This is really stupid since I am on the pill and we are not TTC. But DP has been told that he has some kind of chromosomal disorder (translocation?) which, from my reading, mainly of blogs, seems to suggest that there is a high chance of miscarriage if we were to conceive. The articles I've read say that most miscarriages would be early on and the couple aren't usually aware that they are happening.
The plan is that before we start TTC - in probably about a year or so, after we are married, we are going to see a genetic counsellor and find out what the score is, but ever since I've looked this stuff up I've started to get really paranoid every time I have a period. It hasn't been every time because we have been living apart due to an international move, so haven't always been sexually active, but when we have been I get really worried when my period arrives. I use a mooncup and I've been frightened to look at the contents just in case I see that I've miscarried.
What's not helping is that recently it seems like my periods have changed and I've been getting clots which I've never had before, and (at least once) a piece of spongy-looking tissue, which I asked about on here and was reassured it was probably womb lining. I've also been getting stringy, mucousy blood which I don't remember having before.

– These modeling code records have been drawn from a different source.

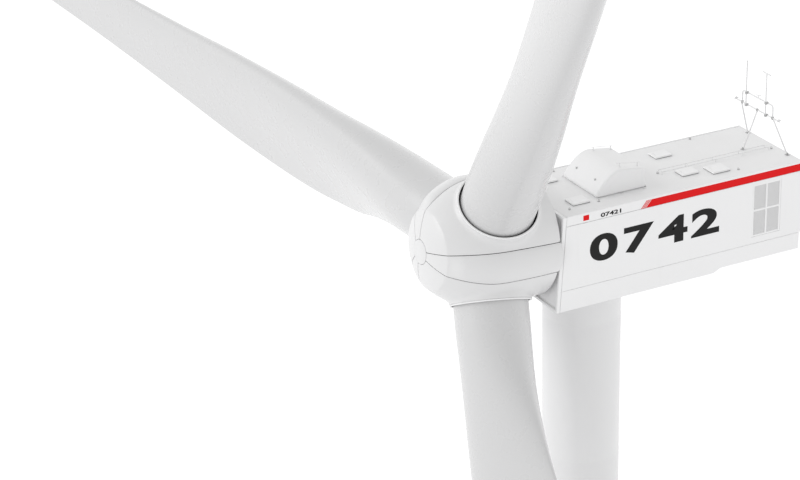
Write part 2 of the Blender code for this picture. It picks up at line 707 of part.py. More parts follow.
# ---- blades ----
def section_point(turn, share):
    """Point round a section of unit chord, x from -0.5 (nose) to 0.5 (tail); turn in radians."""
    round_x = -0.5 * math.cos(turn)
    round_y = 0.5 * math.sin(turn)
    along = 0.5 - 0.5 * math.cos(turn)
    wing = 5 * (0.2969 * math.sqrt(along) - 0.1260 * along - 0.3516 * along ** 2
                + 0.2843 * along ** 3 - 0.1015 * along ** 4)
    camber = 0.10 * along * (1 - along)
    half = wing * share * (1.0 if turn > math.pi else 0.85)
    wing_y = (half if turn <= math.pi else -half) - camber
    if turn <= math.pi:
        wing_y += 0.004
    mix = min(max((share - 0.30) / 0.70, 0.0), 1.0) ** 1.2
    return round_x, round_y * mix * share + wing_y * (1 - mix)


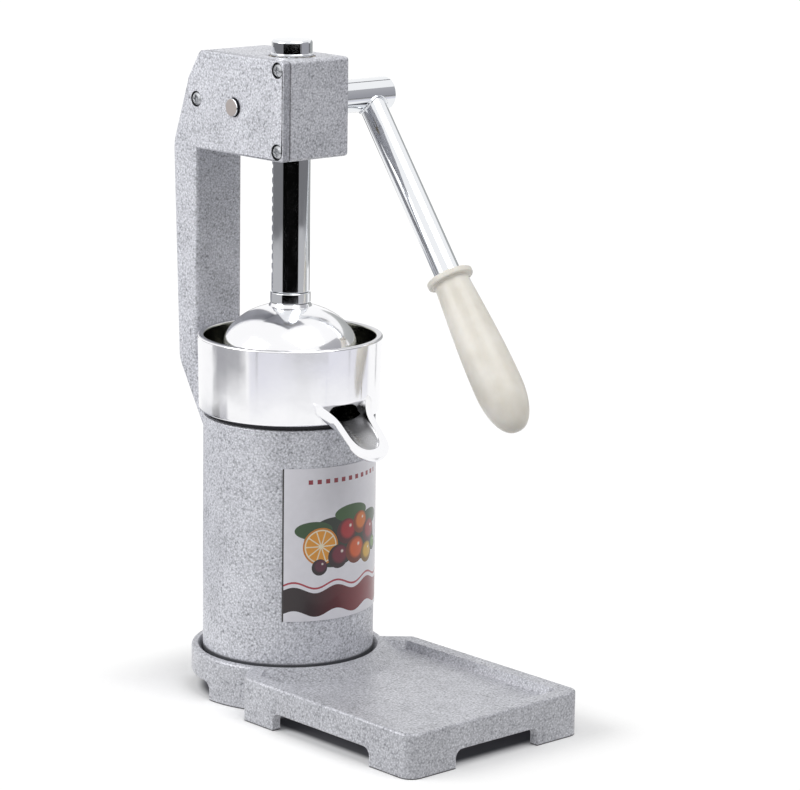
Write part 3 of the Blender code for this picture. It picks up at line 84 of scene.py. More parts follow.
def add_node(tree, kind, settings=None, *values, **inputs):
    """Adds a shader node with its settings and links. Settings are the choice in its first menu, or a dict
    of its fields, where steps are a colour ramp's (place, hex colour) pairs."""
    made = tree.nodes.new("ShaderNode" + kind)
    if isinstance(settings, str):
        settings = {first_menu[kind]: settings}
    for field, setting in (settings or {}).items():
        if field != "steps":
            setattr(made, field, setting)
            continue
        elements = made.color_ramp.elements
        while len(elements) < len(setting):
            elements.new(0.5)
        for element, (place, colour) in zip(elements, setting):
            element.position = place
            element.color = linear(colour)
    return fill(made, *values, **inputs)


def new_material(name, kind="BsdfPrincipled"):
    """A node material, the function that adds nodes to it, its shader and its Object coordinates."""
    material = bpy.data.materials.new(name)
    material.use_nodes = True
    material.node_tree.nodes.clear()
    node = partial(add_node, material.node_tree)
    shader = node(kind)
    node("OutputMaterial", Surface=shader)
    return material, node, shader, node("TexCoord").outputs["Object"]


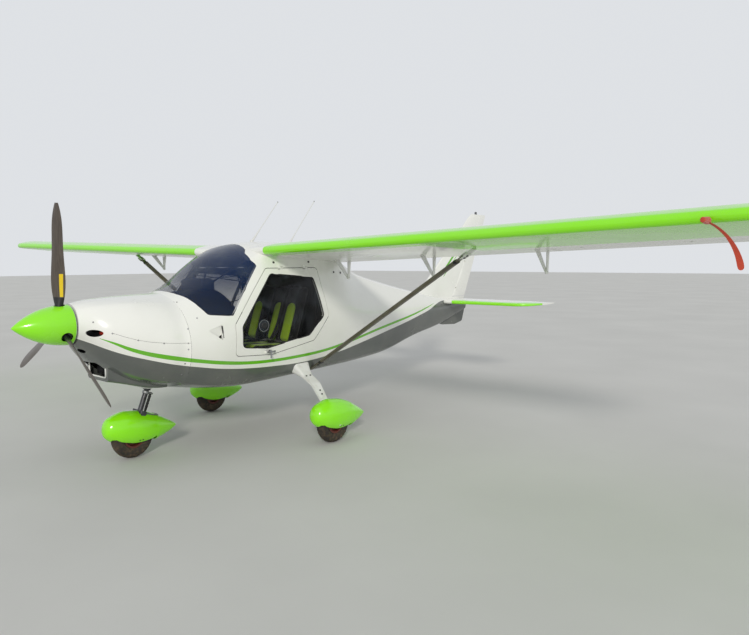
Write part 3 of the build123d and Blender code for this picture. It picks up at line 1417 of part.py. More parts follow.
with BuildPart() as roof_aerials:
    for foot, tip, tip_z in AERIALS:
        foot_z = roof_z(foot)
        rod = Vector(0, tip - foot, tip_z - foot_z)
        with BuildSketch(Plane.XY.offset(foot_z - AERIAL_FOOT_HEIGHT)):
            with Locations((0, at(foot))):
                Circle(AERIAL_FOOT_RADIUS)
        extrude(amount=2 * AERIAL_FOOT_HEIGHT)
        with BuildSketch(Plane(origin=(0, at(foot), foot_z), x_dir=(1, 0, 0), z_dir=rod)):
            Circle(AERIAL_RADIUS)
        extrude(amount=rod.length)
    add(BODY, mode=Mode.SUBTRACT)
save(roof_aerials.part, "roof_aerials")

with BuildPart() as beacon:
    with BuildSketch(Plane.XY.offset(FIN_ROWS[-1][0])):
        with Locations((0, at(BEACON_STATION))):
            Circle(BEACON_RADIUS)
    extrude(amount=BEACON_HEIGHT)
    fillet(beacon.faces().sort_by(Axis.Z)[-1].edges(), BEACON_CORNER)
save(beacon.part, "beacon")

PITOT_PLANE = wing_plane(PITOT_X)
PITOT_START = PITOT_PLANE.origin + Vector(0, PITOT_BACK, -PITOT_DROP)
with BuildPart() as pitot_left:
    with BuildSketch(Plane(origin=PITOT_START, x_dir=(1, 0, 0), z_dir=(0, -1, 0))):
        Circle(PITOT_RADIUS)
    extrude(amount=PITOT_LENGTH + PITOT_BACK)
    add(wing_form.part, mode=Mode.SUBTRACT)
    pitot_pieces = pitot_left.solids().sort_by(Axis.Y)
    for scrap in pitot_pieces[1:]:
        add(scrap, mode=Mode.SUBTRACT)
save(pitot_left.part, "pitot")

COVER_END = PITOT_START.Y - PITOT_BACK - PITOT_LENGTH - COVER_WALL
with BuildPart() as pitot_cover:
    with BuildSketch(Plane(origin=(PITOT_X, COVER_END + COVER_LENGTH, PITOT_START.Z), x_dir=(1, 0, 0), z_dir=(0, -1, 0))):
        Circle(COVER_RADIUS)
    extrude(amount=COVER_LENGTH)
    with Locations((PITOT_X + COVER_RADIUS + 30, COVER_END + COVER_LENGTH / 2, PITOT_START.Z)):
        Box(2 * COVER_RADIUS + 60, STREAMER_WIDTH, STREAMER_THICKNESS)
    with Locations((PITOT_X + 2 * COVER_RADIUS + 60, COVER_END + COVER_LENGTH / 2, PITOT_START.Z - STREAMER_LENGTH / 2)):
        Box(STREAMER_THICKNESS, STREAMER_WIDTH, STREAMER_LENGTH)
    add(pitot_left.part, mode=Mode.SUBTRACT)
save(pitot_cover.part, "pitot_cover")
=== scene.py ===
# %% [markdown]
# # Dressing a two-seat high-wing aircraft
#
# The aircraft's shell comes from a CAD model: every panel, wheel and control surface is already at
# its real size, in metres, with the nose towards -Y and the left wing towards +X. This notebook
# loads it, sets the camera and the light, and then adds finishes and the small pieces that make it
# look like the real machine. Nothing here moves a CAD piece.

import json
import math
from contextlib import contextmanager

import bmesh
import bpy
from mathutils import Matrix, Vector
from mathutils.bvhtree import BVHTree


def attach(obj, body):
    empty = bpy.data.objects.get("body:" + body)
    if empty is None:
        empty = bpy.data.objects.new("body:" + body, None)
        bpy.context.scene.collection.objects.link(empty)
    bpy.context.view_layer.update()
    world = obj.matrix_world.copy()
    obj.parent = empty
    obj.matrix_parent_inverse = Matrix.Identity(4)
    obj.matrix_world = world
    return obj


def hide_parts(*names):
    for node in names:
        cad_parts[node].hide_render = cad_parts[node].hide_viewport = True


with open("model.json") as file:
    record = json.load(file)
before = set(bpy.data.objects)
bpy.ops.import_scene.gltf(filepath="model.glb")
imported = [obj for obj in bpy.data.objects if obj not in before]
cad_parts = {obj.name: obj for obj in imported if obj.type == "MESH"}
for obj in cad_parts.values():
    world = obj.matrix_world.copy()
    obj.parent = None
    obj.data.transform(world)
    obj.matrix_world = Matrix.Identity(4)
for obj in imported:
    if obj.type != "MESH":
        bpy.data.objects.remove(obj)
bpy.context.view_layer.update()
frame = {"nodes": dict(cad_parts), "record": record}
nodes = frame["nodes"]
NOSE_Y = -3.0275  # the spinner's tip; stations are metres aft of it
X_WAY, Y_WAY, Z_WAY = Vector((1, 0, 0)), Vector((0, 1, 0)), Vector((0, 0, 1))
print("pieces from CAD:", len(nodes))


def at(station):
    """Y of a station."""
    return NOSE_Y + station


def circle(count):
    """Cosine and sine of each of some even turns."""
    return [(math.cos(k * 2 * math.pi / count), math.sin(k * 2 * math.pi / count)) for k in range(count)]


def axes_along(*ways):
    """Matrix whose X, Y and Z axes are three ways."""
    return Matrix(ways).transposed().to_4x4()


# %% [markdown]
# ## The camera
#
# The photographer stood off the left wing, ahead of it, and looked almost level. A camera is three
# directions and a place: it looks along its own -Z, with X to the right and Y up, so those three
# directions are the columns of its matrix.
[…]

I've only just realised today how worried and scared I am feeling about it. I know it's ridiculous because I'm on the pill and it's rather unlikely we would have conceived anyway. (Although this month I did miss one, we used condoms for 7 days afterwards, but had already had sex a few days before and I couldn't get the MAP). Possibly also DP made me feel a bit jumpy this month because he said he had a "weird feeling" I might be pregnant and asked me to do a test (which I didn't, because it was far too early). I am absolutely the world's worst at convincing myself I'm pregnant when I'm not and apparently don't need much persuading 
But yes - oh god, this is an epic ramble. I am wondering if, firstly, I am freaking out unnecessarily - is it one of those situations where if I'm going "Oh, I'm not sure, there's maybe something, but I don't know" then it definitely isn't the case because it would be far more obvious? And secondly, in the (very unlikely, I am sure) event that I did have a miscarriage at 4 weeks or before, would there be anything to see anyway? ie, am I freaking myself out for no reason when realistically I would never actually know?